Accumulating evidence substantiates potent pro-malignancy roles for bone marrow-derived mesenchymal stem/stromal cells (MSC) in breast cancer. In parallel, the breast tumor microenvironment (TME) is enriched with inflammatory cytokines such as TNFα, having causative roles in promoting disease course. The breast TME also possesses many immune-suppressive properties that promote tumor growth and progression, including the cytokine TGFβ.
In this study, we investigated the impact of the inflammatory balance between TNFα and TGFβ on pro-malignancy traits of MSC and their functional implications in dictating breast cancer progression.

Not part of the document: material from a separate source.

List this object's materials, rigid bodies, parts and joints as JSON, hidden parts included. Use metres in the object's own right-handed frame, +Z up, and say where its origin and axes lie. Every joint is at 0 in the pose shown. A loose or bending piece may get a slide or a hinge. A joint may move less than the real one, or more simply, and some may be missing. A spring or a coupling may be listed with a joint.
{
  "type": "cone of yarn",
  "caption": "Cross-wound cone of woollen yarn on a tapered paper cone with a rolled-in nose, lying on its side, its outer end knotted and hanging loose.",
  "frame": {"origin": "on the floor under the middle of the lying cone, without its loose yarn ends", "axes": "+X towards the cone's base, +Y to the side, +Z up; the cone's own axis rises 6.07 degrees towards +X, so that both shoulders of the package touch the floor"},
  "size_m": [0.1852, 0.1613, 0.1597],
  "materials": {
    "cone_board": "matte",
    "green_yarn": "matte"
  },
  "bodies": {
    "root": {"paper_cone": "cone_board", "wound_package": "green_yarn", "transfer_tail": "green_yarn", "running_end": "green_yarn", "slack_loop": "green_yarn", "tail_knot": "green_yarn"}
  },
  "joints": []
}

Based on microarray analysis, that was validated at the protein level, we have identified genes that are significantly and prominently up-regulated by both TNFα and TGFβ. Focusing on those genes known as having tumor-promoting activities, we found that TGFβ amplified the ability of TNFα to induce the expression of tumor-promoting mediators in MSC. Our findings propose that TAK1 is an up-stream master-regulator involved in the activation of NF-κB, p38, JNK and SMAD-3, and that the joint activities of TNFα+TGFβ are channeled to activation of p65, then inducing the up-regulation of the tumor-promoting genes.

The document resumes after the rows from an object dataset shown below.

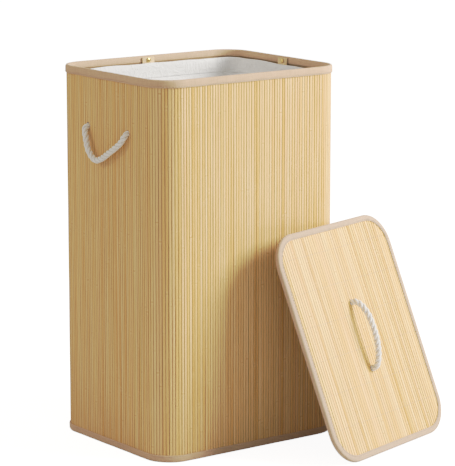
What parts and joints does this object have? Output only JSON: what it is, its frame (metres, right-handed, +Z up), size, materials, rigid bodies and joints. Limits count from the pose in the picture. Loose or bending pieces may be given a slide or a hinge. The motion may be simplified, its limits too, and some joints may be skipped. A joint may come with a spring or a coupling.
{
  "type": "laundry hamper with lid",
  "caption": "Tall laundry hamper of bamboo slats with cloth-bound edges, rope handles, a press-stud cloth liner and a flat lift-off lid with a rope loop.",
  "frame": {"origin": "on the floor, at the middle of the hamper's underside", "axes": "+Z up; X along the wide walls with the leaning lid towards +X; Y along the narrow walls, front wall towards -Y"},
  "size_m": [0.5148, 0.4693, 0.6],
  "materials": {
    "bamboo": "satin split-bamboo slats, natural honey colour",
    "binding_tape": "matt woven cotton tape, pinkish tan",
    "backing_cloth": "matt woven cloth",
    "steel_hoop": "plain spring steel, hidden in the bindings",
    "fibreboard": "plain brown hardboard",
    "liner_cotton": "matt off-white cotton cloth",
    "brass": "polished press-stud caps",
    "cotton_rope": "matt twisted cotton, off-white"
  },
  "bodies": {
    "hamper": {"bamboo_wall": "bamboo", "wall_backing": "backing_cloth", "rim_binding": "binding_tape", "base_binding": "binding_tape", "rim_hoop": "steel_hoop", "base_hoop": "steel_hoop", "base_cloth": "backing_cloth", "base_board": "fibreboard", "back_seam_tape": "binding_tape", "press_stud_front": "brass", "press_stud_right": "brass", "press_stud_back": "brass", "press_stud_left": "brass", "left_handle_patch": "fibreboard", "right_handle_patch": "fibreboard", "left_rope_end_front": "cotton_rope", "left_rope_end_back": "cotton_rope", "right_rope_end_front": "cotton_rope", "right_rope_end_back": "cotton_rope"},
    "liner": {"liner_neck": "liner_cotton", "liner_shoulder": "liner_cotton", "liner_bag": "liner_cotton", "liner_bottom": "liner_cotton", "liner_hem": "liner_cotton", "liner_tab_front": "binding_tape", "liner_tab_right": "binding_tape", "liner_tab_back": "binding_tape", "liner_tab_left": "binding_tape", "snap_cap_front": "brass", "snap_cap_right": "brass", "snap_cap_back": "brass", "snap_cap_left": "brass"},
    "left_handle": {"left_handle": "cotton_rope"},
    "right_handle": {"right_handle": "cotton_rope"},
    "lid": {"lid_binding": "binding_tape", "lid_lining": "backing_cloth", "lid_board": "fibreboard", "lid_mat": "bamboo", "lid_washer_lower": "fibreboard", "lid_washer_upper": "fibreboard", "lid_rope_end_lower": "cotton_rope", "lid_rope_end_upper": "cotton_rope"},
    "lid_handle": {"lid_handle": "cotton_rope"}
  },
  "joints": [
    {"name": "liner_lift", "type": "slide", "parent": "hamper", "child": "liner", "axis": [0, 0, 1], "range_m": [0, 0.6]},
    {"name": "left_handle_swing", "type": "hinge", "parent": "hamper", "child": "left_handle", "pos_m": [-0.1835, 0, 0.51], "axis": [0, 1, 0], "range_deg": [0, 150]},
    {"name": "right_handle_swing", "type": "hinge", "parent": "hamper", "child": "right_handle", "pos_m": [0.1835, 0, 0.51], "axis": [0, -1, 0], "range_deg": [0, 150]},
    {"name": "lid_lift", "type": "slide", "parent": "hamper", "child": "lid", "axis": [0, 0, 1], "range_m": [0, 0.62]},
    {"name": "lid_handle_swing", "type": "hinge", "parent": "lid", "child": "lid_handle", "pos_m": [0.16317, -0.22817, 0.17805], "axis": [-0.106, 0.3568, 0.9282], "range_deg": [-80, 80]}
  ]
}
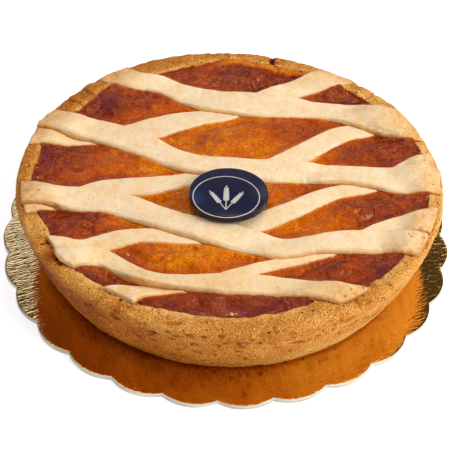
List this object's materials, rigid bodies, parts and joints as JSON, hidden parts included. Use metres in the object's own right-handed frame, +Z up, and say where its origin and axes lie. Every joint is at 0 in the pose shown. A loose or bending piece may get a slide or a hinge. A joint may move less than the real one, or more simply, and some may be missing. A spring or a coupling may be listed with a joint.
{
  "type": "pastiera",
  "caption": "Round shortcrust pie with a flared wall, wavy pastry strips laid crosswise over a puffed browned filling, a small round plaque, on a scalloped foil card.",
  "frame": {"origin": "on the surface that the card rests on, under the middle of the card", "axes": "+Z up, square to the card; -Y towards the side that the picture shows in front, +X to the right of it"},
  "size_m": [0.2786, 0.2786, 0.0567],
  "materials": {
    "card": "gold foil on paperboard, finely embossed",
    "crust": "baked shortcrust, matt and sandy",
    "filling": "baked custard skin, satin",
    "strips": "pale baked shortcrust, matt",
    "plaque": "dark blue, glossy"
  },
  "bodies": {
    "root": {"card": "card", "crust": "crust", "filling": "filling", "strip_under_1": "strips", "strip_under_2": "strips", "strip_under_3": "strips", "strip_under_4": "strips", "strip_over_1": "strips", "strip_over_2": "strips", "strip_over_3": "strips", "strip_over_4": "strips", "plaque": "plaque"}
  },
  "joints": []
}
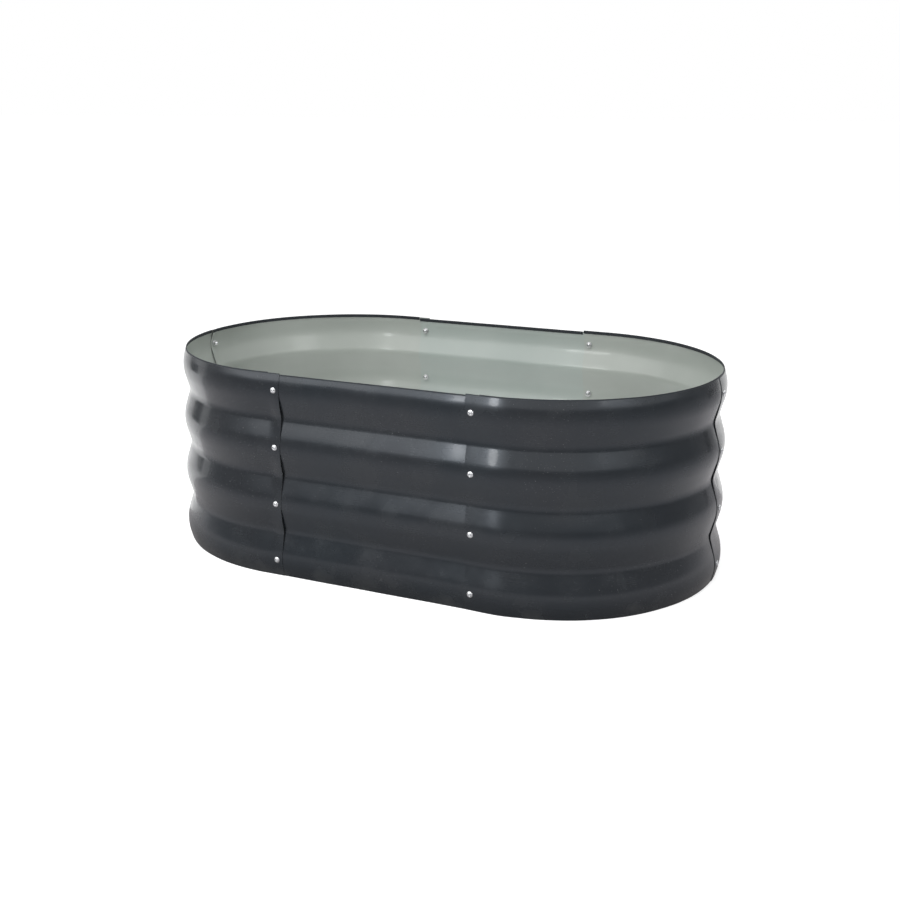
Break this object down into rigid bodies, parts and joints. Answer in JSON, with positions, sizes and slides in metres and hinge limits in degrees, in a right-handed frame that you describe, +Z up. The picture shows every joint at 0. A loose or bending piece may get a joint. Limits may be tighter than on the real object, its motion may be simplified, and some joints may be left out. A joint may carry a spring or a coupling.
{
  "type": "raised garden bed",
  "caption": "Oval raised garden bed of corrugated sheet steel, open above and below, with a folded rim and bolted lap seams.",
  "frame": {"origin": "on the ground at the middle of the oval", "axes": "+X along the bed, +Y across it towards the far side, +Z up"},
  "size_m": [1.2072, 0.7074, 0.42],
  "materials": {
    "panel_paint": "satin coil coating, anthracite outside and grey-green inside",
    "bolt_steel": "bright zinc plate",
    "washer_steel": "bright zinc plate",
    "nut_steel": "bright zinc plate"
  },
  "bodies": {
    "root": {"near_side_panel": "panel_paint", "far_side_panel": "panel_paint", "near_right_end_panel": "panel_paint", "far_right_end_panel": "panel_paint", "far_left_end_panel": "panel_paint", "near_left_end_panel": "panel_paint", "bolts_near_left": "bolt_steel", "washers_near_left": "washer_steel", "nuts_near_left": "nut_steel", "bolts_near_right": "bolt_steel", "washers_near_right": "washer_steel", "nuts_near_right": "nut_steel", "bolts_far_left": "bolt_steel", "washers_far_left": "washer_steel", "nuts_far_left": "nut_steel", "bolts_far_right": "bolt_steel", "washers_far_right": "washer_steel", "nuts_far_right": "nut_steel", "bolts_right_end": "bolt_steel", "washers_right_end": "washer_steel", "nuts_right_end": "nut_steel", "bolts_left_end": "bolt_steel", "washers_left_end": "washer_steel", "nuts_left_end": "nut_steel"}
  },
  "joints": []
}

By applying the conditioned-media of stimulated-MSC to breast cancer cells, we examined the effects of MSC-derived secreted factors on cancer cell-remodeling and motility. Our results indicate that following combined stimulation of MSC by TNFα+TGFβ, the MSC-secreted factors amplify migratory and invasive properties of breast tumor cells.
Our findings indicate that cytokines with seemingly opposing roles, TNFα and TGFβ, act together to promote inflammatory and pro-malignancy traits in MSC and breast tumor cells, and reveal inflammation-supporting activities for TGFβ. In future studies, we will investigate inflammation-MSC interactions, determining their functional implications on disease course.